Hong Kong shouldered aside Tokyo to take the crown as the most active metropolitan real estate investment market in Asia Pacific last year, with deals for income-producing assets jumping 39 percent year-on-year to $20.9 billion, according to a new report by Real Capital Analytics (RCA).
Transaction volume in the city reached a new peak for the second year in a row. Hong Kong also recorded an all-time high of $21.4 billion of development site acquisitions in 2017, surging 78 percent year-on-year, as mainland capital flooded into the city and land scarcity drove up prices.
The heated activity in Hong Kong came as $157.5 billion in income-producing properties changed hands across the Asia Pacific region in 2017, a total which grew six percent year-on-year to hit a historic high. According to real estate information provider RCA, development sites added another $644 billion to the total transaction volume.
Hong Kong Commercial Prices Grow by One-Fifth in 2017
While mainland-backed deals grabbed the headlines in 2017, in the latest edition of Asia Pacific Capital Trends RCA found that Hong Kong-based buyers accounted for 80 percent of overall deal volume in the city’s commercial property market during the year.
Local property giant Henderson Land Development’s purchase of the Murray Road car park site in Central for $3 billion in April led the way for development sites, while mainland builder LVGEM helped drive a near-doubling of activity in the Kowloon business district by scooping up the 8 Bay East office tower project for $1.2 billion last October. The company’s tally did not include mainland-backed CHMT Peaceful Development Asia’s $5.15 billion acquisition of The Center on Queen’s Road — a preliminary agreement for which was signed in early November last year.
The frenetic activity in the Hong Kong market helped drive 20 percent growth in commercial property prices in 2017 compared to the previous year, with prices tripling since the end of 2006, according to preliminary data cited by RCA.
Collective Sales Power 50% Singapore Surge
Although Hong Kong led the way in transaction volume, the city’s growth rate was surpassed by its rival to the south, with the value of of deals for income producing assets transacted in Singapore growing by 50 percent, to reach a high for this decade of $15 billion.
The buoyant market in the city-state was led by a number of mega-deals including the nearly $1.6 billion sale of the Jurong Point shopping mall to Mercatus Co-operative in April and the purchase of the office portion of Asia Square Tower 2 by CapitaLand Commercial Trust for $1.5 billion in September.
Also fuelling activity in the Southeast Asian financial hub was a wave of large residential collective sales, in which housing units under multiple ownership are sold to a single buyer, typically for redevelopment purposes.

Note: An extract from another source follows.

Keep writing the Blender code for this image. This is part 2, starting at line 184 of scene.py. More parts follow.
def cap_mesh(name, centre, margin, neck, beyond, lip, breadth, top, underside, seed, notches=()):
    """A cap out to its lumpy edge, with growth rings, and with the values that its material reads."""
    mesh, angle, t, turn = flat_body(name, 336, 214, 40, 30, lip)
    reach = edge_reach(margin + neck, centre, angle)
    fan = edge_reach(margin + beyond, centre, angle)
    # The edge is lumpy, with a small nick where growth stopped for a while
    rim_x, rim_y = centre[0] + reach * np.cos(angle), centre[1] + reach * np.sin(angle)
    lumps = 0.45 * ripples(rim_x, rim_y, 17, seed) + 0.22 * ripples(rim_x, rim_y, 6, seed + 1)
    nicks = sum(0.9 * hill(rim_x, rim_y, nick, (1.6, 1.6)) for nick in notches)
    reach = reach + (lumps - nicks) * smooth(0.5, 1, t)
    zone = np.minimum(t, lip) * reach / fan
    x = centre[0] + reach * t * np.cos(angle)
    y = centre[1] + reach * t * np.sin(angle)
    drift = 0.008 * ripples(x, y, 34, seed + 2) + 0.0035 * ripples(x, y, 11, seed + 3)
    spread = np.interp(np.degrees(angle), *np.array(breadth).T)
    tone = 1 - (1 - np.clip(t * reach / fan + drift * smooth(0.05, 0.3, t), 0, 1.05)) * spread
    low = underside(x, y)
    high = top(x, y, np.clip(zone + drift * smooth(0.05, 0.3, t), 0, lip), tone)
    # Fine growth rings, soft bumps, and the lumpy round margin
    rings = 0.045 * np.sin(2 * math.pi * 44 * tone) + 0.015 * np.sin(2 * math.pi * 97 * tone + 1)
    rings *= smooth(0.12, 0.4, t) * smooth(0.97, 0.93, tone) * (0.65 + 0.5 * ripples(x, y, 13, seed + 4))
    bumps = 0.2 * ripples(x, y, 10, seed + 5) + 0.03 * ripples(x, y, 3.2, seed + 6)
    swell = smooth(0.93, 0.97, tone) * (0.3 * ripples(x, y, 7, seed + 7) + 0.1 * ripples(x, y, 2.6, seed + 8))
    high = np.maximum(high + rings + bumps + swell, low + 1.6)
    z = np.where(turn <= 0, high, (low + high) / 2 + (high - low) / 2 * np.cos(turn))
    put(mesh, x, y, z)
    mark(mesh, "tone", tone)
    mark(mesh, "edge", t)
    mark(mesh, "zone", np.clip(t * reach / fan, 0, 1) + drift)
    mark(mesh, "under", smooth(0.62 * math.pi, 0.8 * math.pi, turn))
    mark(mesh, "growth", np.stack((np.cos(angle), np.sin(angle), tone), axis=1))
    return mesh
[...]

Tightening supply of land for development and a recovering housing market prompted a flurry of such transactions in Singapore last year, and the enthusiasm shows no signs of abating.
Most Active Metropolitan Markets 2017 (Income-Producing Properties)

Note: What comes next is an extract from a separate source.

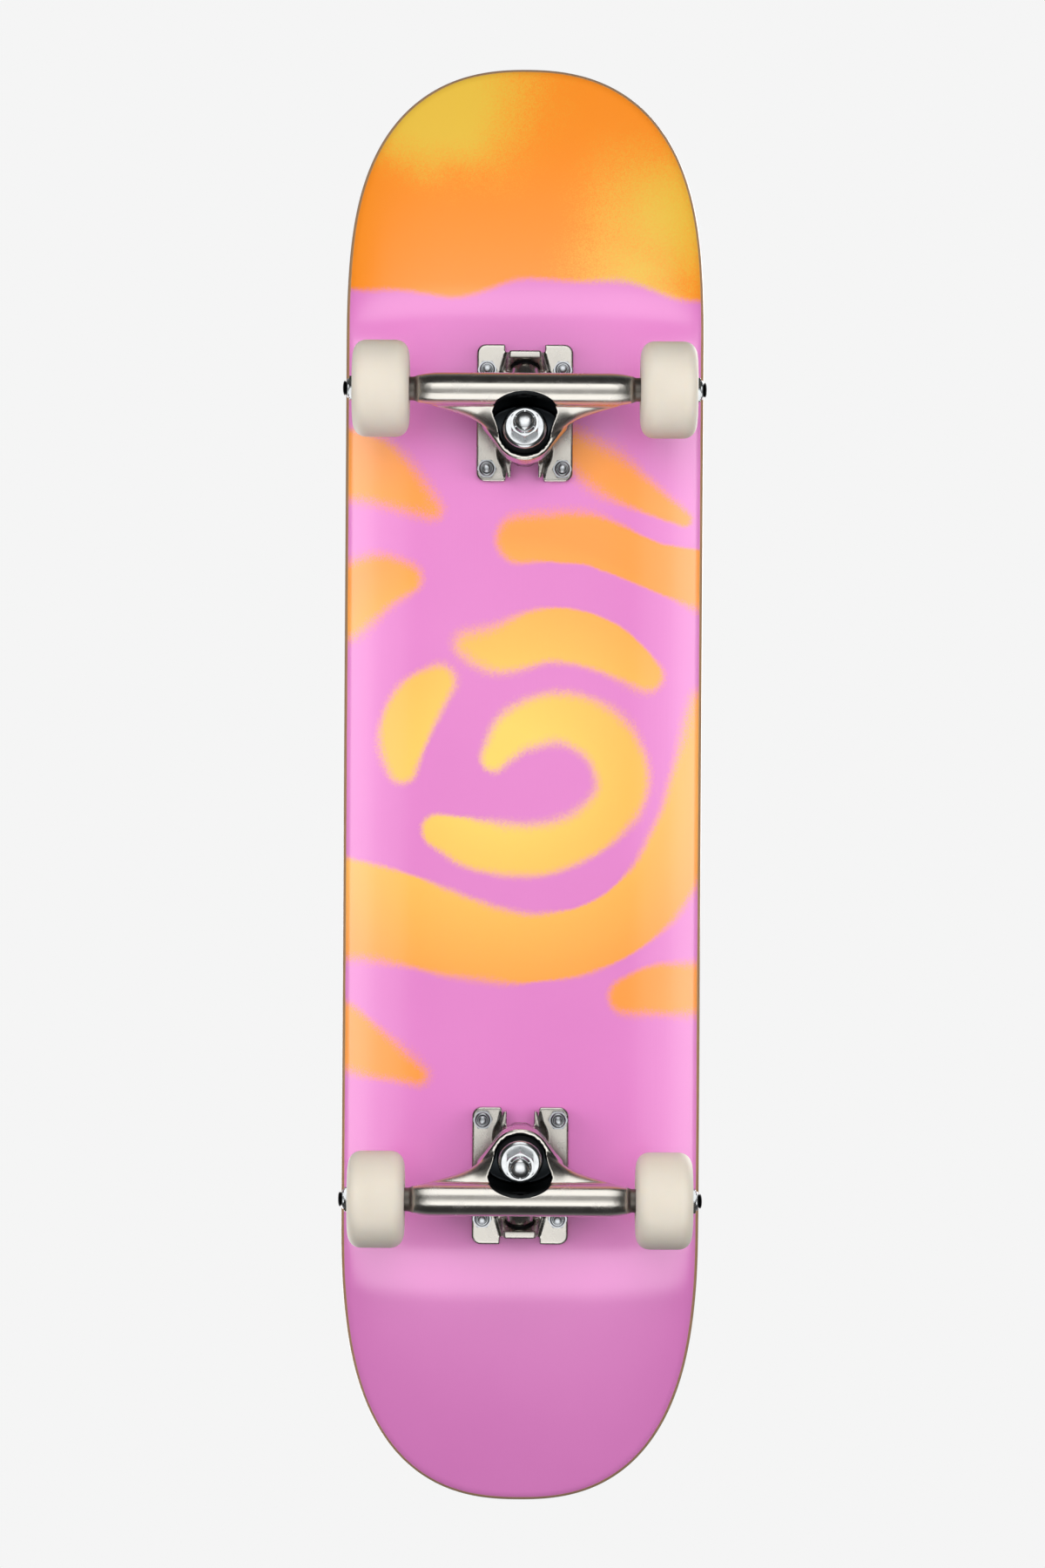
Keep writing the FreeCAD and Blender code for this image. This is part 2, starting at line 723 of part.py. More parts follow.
def steering_arm_cone(gap):
    """The steering arm's taper, grown by gap, from the ring's centre along +Z."""
    start = steering_length * 0.12
    end = steering_length - nose_straight - arm_stand_off
    height = end - start + gap
    return Part.makeCone(arm_root_radius + gap, arm_end_radius + gap, height, Vector(0, 0, start))


def steering_arm():
    """The arm from the ring to the rounded nose that turns in the pivot cup."""
    shoulder = steering_length - nose_straight - arm_stand_off
    shaft = rod(nose_radius, shoulder - 1, steering_length)
    tip = Part.makeSphere(nose_radius, Vector(0, 0, steering_length))
    return [along(shape, ring_centre, steering_axis) for shape in (steering_arm_cone(0), fused([shaft, tip]))]


def gusset():
    """The neck between the steering arm and the barrel."""
    arm_point = ring_centre + steering_axis * (steering_length * 0.45)
    sections = [web_section(y, arm_point.x, arm_point.z, 6.5) for y in (-10, 10)]
    return Part.makeLoft(sections, True, True)


def bushing_pocket():
    """The open pocket round the road-side bushing, washer and nut, up to the barrel."""
    low, high = web_end, web_end + 60
    near_left, near, near_right = [
        in_ring(e, y, low) for e, y in ((0, pocket_radius), (-pocket_radius, 0), (0, -pocket_radius))
    ]
    far_left, far_right = [
        in_ring(pocket_shoulder, side * pocket_half_width, low) for side in (1, -1)
    ]
    far = in_ring(pocket_depth, 0, low)
    edges = [
        Part.Arc(near_left, near, near_right).toShape(),
        Part.makeLine(near_right, far_right),
        Part.Arc(far_right, far, far_left).toShape(),
        Part.makeLine(far_left, near_left),
    ]
    return Part.Face(Part.Wire(edges)).extrude(kingpin_axis * (high - low))


def hanger():
    cup_ring = on_kingpin(rod(ring_radius, web_start - ring_skirt, web_end + ring_lip))
    body = fused([barrel(), cup_ring, gusset()] + yoke() + wings() + steering_arm())
    cutters = [
        bushing_pocket(),
        on_kingpin(rod(web_hole_radius, web_start - 1, web_end + 1)),
        on_kingpin(rod(pocket_radius, boss_seat - 5, web_start)),
        along(rod(axle_radius + axle_clearance, -hanger_width, hanger_width), axle_centre, Vector(0, 1, 0)),
    ]
    for cutter in cutters:
        body = body.cut(cutter)
    return body


def axle():
    bar = rod(axle_radius, -axle_length / 2, axle_length / 2)
    tips = [e for e in bar.Edges if abs(abs(e.BoundBox.ZMax + e.BoundBox.ZMin) / 2 - axle_length / 2) < 1e-6]
    return along(bar.makeChamfer(0.6, tips), axle_centre, Vector(0, 1, 0))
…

Seoul and Tokyo Slip as Deals Go Provincial
South Korea was another standout performer in 2017, with deals for income-producing property achieving a record high of $14.3 billion, up seven percent year-on-year. Domestic investors drove the increase, while the majority of capital shifted away from the core business districts of Seoul to suburban markets and regional cities. Volumes in the capital, Seoul, slid by 10 percent.
Korean asset manager IGIS emerged as the single biggest global buyer in Asia last year, by notching deals including the $635 million acquisition of the prime office property Signature Tower Seoul from Ascendas-Singbridge in August.

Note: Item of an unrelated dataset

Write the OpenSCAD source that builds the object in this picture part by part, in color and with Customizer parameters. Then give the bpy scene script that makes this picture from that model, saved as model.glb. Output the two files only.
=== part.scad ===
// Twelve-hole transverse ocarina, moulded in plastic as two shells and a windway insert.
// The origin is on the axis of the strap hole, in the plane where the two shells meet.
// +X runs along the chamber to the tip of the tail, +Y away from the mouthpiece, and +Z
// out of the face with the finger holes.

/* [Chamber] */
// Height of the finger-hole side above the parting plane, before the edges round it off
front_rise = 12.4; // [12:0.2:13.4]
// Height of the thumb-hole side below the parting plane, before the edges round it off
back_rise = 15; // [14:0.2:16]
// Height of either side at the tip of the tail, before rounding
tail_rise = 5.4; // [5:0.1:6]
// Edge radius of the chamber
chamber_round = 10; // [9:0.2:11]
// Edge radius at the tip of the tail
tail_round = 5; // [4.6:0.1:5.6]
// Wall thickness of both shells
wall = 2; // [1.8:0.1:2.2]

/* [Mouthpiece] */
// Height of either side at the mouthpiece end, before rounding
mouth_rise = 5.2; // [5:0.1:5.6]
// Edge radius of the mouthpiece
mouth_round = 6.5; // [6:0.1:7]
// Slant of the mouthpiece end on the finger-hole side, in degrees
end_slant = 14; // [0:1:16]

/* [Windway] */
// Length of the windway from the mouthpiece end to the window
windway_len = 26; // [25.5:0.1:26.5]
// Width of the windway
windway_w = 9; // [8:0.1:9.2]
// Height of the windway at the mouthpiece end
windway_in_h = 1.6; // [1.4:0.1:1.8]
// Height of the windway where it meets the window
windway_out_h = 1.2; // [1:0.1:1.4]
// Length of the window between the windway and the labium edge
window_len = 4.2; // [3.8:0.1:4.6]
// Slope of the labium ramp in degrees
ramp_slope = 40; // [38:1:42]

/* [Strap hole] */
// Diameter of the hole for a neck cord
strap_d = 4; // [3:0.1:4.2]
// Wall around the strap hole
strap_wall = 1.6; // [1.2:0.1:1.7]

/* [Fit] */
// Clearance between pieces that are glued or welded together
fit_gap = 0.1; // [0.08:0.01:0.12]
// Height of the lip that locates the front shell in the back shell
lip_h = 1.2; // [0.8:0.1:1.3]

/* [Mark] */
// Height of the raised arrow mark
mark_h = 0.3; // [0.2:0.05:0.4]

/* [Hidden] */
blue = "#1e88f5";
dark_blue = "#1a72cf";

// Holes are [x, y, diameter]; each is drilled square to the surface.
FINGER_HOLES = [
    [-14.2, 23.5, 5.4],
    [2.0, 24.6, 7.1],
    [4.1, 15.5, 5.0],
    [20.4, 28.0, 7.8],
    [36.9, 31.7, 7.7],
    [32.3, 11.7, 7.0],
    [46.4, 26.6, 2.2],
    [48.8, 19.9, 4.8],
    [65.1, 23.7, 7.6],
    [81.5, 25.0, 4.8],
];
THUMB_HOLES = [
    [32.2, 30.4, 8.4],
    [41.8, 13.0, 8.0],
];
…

Activity in Tokyo slipped by 12 percent last year, as the Japanese capital saw $16.5 billion of income-producing property deals, ranking second among Asia’s metropolises. As in Korea, investors hunted for value outside the capital city, chasing deals in regional markets such as Yokohama and Osaka. Income-producing property deals ticked up by three percent in Japan as a whole.
Investors in China Shift Focus Away from Shanghai
Shanghai came in fourth place as a metropolitan market, with $14.5 billion of transactions, declining slightly as capital shifted to regional cities including Guangzhou – which surged 157 percent – Chengdu, Chongqing, Nanjing and Wuhan.
Major deals in southern China’s Guangzhou included the sale of the Metropolitan Plaza mall to Link REIT for $585 million in May and the purchase of the Guangzhou Damazhan Comm Center, a downtown grade A office building, by Gaw Capital for $172 million.
While the mainland’s biggest cities ranked a few places from the top among centres in the region, mainland China as a whole accounted 92.5 percent of the market for development sites with $596 billion worth of such deals.
Sheds and Shelters Heat Up
In addition to the spurt in site sales, apartment acquisitions skyrocketed by 57 percent across Asia Pacific to $20.3 billion last year, while industrial property deals (mostly warehouses) grew at a robust clip of 20 percent to $19.1 billion.
Rapidly climbing prices for office and retail assets, and the reluctance of many owners to sell, drove investors to other property types. Office activity dipped by two percent last year while retail remained flat.